• [SET EXERCISE] Your task is to copy the lines between the line containing "taper = [(dy" and the line containing "obj.data.transform(obj.matrix_world)", counting both of those lines, and to emit nothing more.

• [STORED DATA]

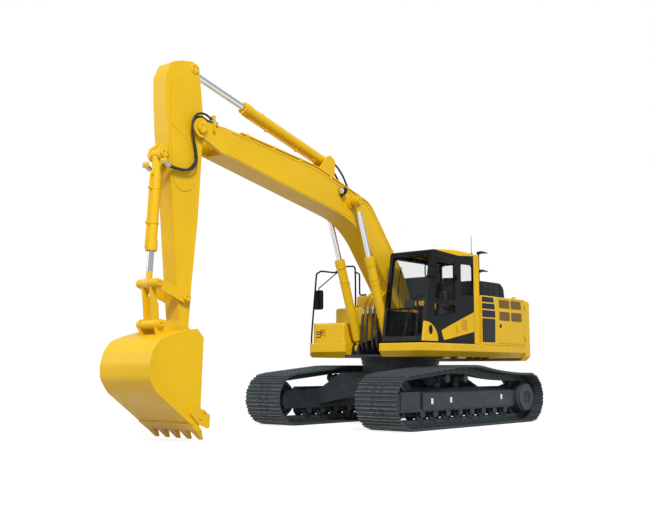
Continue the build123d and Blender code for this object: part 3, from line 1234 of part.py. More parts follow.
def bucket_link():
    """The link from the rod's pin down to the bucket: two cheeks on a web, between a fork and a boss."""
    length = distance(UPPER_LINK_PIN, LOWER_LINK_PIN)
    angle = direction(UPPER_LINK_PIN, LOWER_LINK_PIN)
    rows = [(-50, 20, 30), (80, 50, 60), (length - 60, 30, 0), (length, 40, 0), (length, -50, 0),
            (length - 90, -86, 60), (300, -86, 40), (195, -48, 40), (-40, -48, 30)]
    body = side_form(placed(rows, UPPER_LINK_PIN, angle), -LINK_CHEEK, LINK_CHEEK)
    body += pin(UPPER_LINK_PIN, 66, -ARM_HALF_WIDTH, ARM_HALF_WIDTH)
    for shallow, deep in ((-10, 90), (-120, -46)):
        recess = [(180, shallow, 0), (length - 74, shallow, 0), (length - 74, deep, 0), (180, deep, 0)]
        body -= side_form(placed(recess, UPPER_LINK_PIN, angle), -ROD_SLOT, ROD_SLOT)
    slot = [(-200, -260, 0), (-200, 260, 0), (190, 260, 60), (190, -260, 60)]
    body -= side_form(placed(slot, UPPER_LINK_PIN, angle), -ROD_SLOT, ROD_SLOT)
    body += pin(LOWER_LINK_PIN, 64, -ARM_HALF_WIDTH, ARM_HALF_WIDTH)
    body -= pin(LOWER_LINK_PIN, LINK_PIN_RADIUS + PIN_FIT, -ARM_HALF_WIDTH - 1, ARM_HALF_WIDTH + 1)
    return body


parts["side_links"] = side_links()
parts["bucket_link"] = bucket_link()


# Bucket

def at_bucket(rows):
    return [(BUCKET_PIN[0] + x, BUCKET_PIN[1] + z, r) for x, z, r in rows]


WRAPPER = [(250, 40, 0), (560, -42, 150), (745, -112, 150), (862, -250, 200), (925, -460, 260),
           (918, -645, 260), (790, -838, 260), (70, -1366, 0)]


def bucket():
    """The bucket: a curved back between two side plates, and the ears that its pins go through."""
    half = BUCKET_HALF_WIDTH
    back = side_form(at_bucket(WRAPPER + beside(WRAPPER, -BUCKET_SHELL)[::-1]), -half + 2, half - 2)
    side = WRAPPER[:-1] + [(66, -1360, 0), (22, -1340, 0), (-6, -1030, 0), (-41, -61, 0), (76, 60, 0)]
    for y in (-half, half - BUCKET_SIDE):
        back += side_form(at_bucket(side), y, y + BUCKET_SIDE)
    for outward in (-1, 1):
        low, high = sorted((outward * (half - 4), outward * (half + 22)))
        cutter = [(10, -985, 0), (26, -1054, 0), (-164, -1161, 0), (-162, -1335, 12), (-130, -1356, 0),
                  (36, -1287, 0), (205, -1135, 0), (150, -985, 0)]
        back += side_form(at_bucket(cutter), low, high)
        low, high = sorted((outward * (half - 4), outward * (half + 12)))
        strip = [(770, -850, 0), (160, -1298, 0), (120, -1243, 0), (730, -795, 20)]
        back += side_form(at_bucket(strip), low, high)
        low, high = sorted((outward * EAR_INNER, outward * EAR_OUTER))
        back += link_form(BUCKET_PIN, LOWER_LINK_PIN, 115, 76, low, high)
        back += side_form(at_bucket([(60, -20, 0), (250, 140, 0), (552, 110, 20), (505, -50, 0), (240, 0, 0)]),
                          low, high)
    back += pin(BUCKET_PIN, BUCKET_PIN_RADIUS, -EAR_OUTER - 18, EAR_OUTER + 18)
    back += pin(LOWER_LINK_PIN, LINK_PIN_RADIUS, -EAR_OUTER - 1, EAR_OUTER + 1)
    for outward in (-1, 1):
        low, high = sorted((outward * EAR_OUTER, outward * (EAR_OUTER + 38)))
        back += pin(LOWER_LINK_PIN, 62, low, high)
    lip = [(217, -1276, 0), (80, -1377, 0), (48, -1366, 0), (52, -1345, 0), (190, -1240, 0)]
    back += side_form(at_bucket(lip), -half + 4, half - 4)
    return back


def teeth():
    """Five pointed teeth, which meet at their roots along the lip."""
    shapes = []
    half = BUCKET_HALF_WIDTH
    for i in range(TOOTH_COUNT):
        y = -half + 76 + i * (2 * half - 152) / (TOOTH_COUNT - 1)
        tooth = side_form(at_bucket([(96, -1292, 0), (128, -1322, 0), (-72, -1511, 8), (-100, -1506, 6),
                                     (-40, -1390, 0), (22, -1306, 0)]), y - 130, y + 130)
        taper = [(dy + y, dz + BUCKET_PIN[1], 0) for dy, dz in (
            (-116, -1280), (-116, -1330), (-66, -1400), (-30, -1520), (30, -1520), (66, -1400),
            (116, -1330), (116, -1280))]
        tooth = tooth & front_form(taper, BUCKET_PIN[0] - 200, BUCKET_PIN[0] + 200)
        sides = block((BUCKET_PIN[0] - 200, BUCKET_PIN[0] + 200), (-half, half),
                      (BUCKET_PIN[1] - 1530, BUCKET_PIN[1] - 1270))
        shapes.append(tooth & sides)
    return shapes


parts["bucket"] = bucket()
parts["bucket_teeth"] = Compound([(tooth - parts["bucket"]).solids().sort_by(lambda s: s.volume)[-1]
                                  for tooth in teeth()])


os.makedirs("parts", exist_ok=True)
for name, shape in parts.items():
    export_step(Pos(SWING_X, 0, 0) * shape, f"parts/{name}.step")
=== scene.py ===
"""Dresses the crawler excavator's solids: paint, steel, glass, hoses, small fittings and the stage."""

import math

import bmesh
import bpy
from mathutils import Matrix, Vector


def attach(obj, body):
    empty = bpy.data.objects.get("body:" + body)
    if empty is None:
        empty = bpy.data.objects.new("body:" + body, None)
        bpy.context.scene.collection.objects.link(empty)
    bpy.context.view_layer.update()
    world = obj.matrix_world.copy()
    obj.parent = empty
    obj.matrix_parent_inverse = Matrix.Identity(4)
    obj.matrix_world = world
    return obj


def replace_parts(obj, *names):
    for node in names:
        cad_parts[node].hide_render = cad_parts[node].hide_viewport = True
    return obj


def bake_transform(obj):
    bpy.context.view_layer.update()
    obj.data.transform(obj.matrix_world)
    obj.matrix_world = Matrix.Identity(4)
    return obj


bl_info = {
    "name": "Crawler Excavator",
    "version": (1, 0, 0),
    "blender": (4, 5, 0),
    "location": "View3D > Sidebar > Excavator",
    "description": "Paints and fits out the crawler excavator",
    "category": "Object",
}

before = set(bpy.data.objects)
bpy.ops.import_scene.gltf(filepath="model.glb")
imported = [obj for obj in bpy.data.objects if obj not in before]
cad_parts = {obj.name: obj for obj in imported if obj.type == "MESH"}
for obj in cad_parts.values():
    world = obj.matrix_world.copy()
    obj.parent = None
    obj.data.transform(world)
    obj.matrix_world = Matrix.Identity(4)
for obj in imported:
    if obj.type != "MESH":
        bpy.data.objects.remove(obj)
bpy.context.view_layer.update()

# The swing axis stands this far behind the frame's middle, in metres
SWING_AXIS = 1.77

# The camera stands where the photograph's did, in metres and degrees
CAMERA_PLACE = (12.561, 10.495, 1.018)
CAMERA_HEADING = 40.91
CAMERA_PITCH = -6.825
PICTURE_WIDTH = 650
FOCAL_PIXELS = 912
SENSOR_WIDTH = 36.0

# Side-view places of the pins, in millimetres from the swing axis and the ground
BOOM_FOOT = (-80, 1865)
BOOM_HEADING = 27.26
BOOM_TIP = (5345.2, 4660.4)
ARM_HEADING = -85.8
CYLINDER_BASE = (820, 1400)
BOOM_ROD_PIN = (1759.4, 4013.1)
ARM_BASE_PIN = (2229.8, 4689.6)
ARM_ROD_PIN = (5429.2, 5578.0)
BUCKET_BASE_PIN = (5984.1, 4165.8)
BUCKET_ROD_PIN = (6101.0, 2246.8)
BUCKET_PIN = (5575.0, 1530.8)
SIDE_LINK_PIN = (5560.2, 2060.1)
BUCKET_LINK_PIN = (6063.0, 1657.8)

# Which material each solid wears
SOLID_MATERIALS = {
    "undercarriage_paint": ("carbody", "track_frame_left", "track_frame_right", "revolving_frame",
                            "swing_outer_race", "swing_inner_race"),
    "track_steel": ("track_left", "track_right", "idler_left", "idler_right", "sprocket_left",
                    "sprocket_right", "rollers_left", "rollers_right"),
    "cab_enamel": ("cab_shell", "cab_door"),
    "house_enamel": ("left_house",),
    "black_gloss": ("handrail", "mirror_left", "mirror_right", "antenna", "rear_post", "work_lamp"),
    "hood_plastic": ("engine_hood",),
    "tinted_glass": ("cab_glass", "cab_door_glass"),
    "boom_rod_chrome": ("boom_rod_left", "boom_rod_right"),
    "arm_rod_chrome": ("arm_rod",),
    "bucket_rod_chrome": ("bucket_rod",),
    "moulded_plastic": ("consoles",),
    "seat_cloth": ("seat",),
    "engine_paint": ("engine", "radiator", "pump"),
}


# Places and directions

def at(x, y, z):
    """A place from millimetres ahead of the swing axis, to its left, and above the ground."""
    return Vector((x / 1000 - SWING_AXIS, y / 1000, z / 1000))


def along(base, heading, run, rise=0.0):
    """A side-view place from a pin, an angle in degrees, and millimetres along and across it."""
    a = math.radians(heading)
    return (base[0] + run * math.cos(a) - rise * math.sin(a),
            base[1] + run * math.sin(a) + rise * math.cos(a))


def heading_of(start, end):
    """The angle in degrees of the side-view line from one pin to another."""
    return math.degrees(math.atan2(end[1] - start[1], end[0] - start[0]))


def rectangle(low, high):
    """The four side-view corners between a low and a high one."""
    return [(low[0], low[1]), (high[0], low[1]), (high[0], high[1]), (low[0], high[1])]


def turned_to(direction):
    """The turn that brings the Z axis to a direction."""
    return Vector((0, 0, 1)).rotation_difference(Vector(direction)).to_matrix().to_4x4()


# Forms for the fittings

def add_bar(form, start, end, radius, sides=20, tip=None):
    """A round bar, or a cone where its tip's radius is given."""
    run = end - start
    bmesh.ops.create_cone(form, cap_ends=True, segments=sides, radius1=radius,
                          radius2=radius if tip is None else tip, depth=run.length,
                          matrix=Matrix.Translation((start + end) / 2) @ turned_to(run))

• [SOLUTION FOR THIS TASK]
        taper = [(dy + y, dz + BUCKET_PIN[1], 0) for dy, dz in (
            (-116, -1280), (-116, -1330), (-66, -1400), (-30, -1520), (30, -1520), (66, -1400),
            (116, -1330), (116, -1280))]
        tooth = tooth & front_form(taper, BUCKET_PIN[0] - 200, BUCKET_PIN[0] + 200)
        sides = block((BUCKET_PIN[0] - 200, BUCKET_PIN[0] + 200), (-half, half),
                      (BUCKET_PIN[1] - 1530, BUCKET_PIN[1] - 1270))
        shapes.append(tooth & sides)
    return shapes


parts["bucket"] = bucket()
parts["bucket_teeth"] = Compound([(tooth - parts["bucket"]).solids().sort_by(lambda s: s.volume)[-1]
                                  for tooth in teeth()])


os.makedirs("parts", exist_ok=True)
for name, shape in parts.items():
    export_step(Pos(SWING_X, 0, 0) * shape, f"parts/{name}.step")
=== scene.py ===
"""Dresses the crawler excavator's solids: paint, steel, glass, hoses, small fittings and the stage."""

import math

import bmesh
import bpy
from mathutils import Matrix, Vector


def attach(obj, body):
    empty = bpy.data.objects.get("body:" + body)
    if empty is None:
        empty = bpy.data.objects.new("body:" + body, None)
        bpy.context.scene.collection.objects.link(empty)
    bpy.context.view_layer.update()
    world = obj.matrix_world.copy()
    obj.parent = empty
    obj.matrix_parent_inverse = Matrix.Identity(4)
    obj.matrix_world = world
    return obj


def replace_parts(obj, *names):
    for node in names:
        cad_parts[node].hide_render = cad_parts[node].hide_viewport = True
    return obj


def bake_transform(obj):
    bpy.context.view_layer.update()
    obj.data.transform(obj.matrix_world)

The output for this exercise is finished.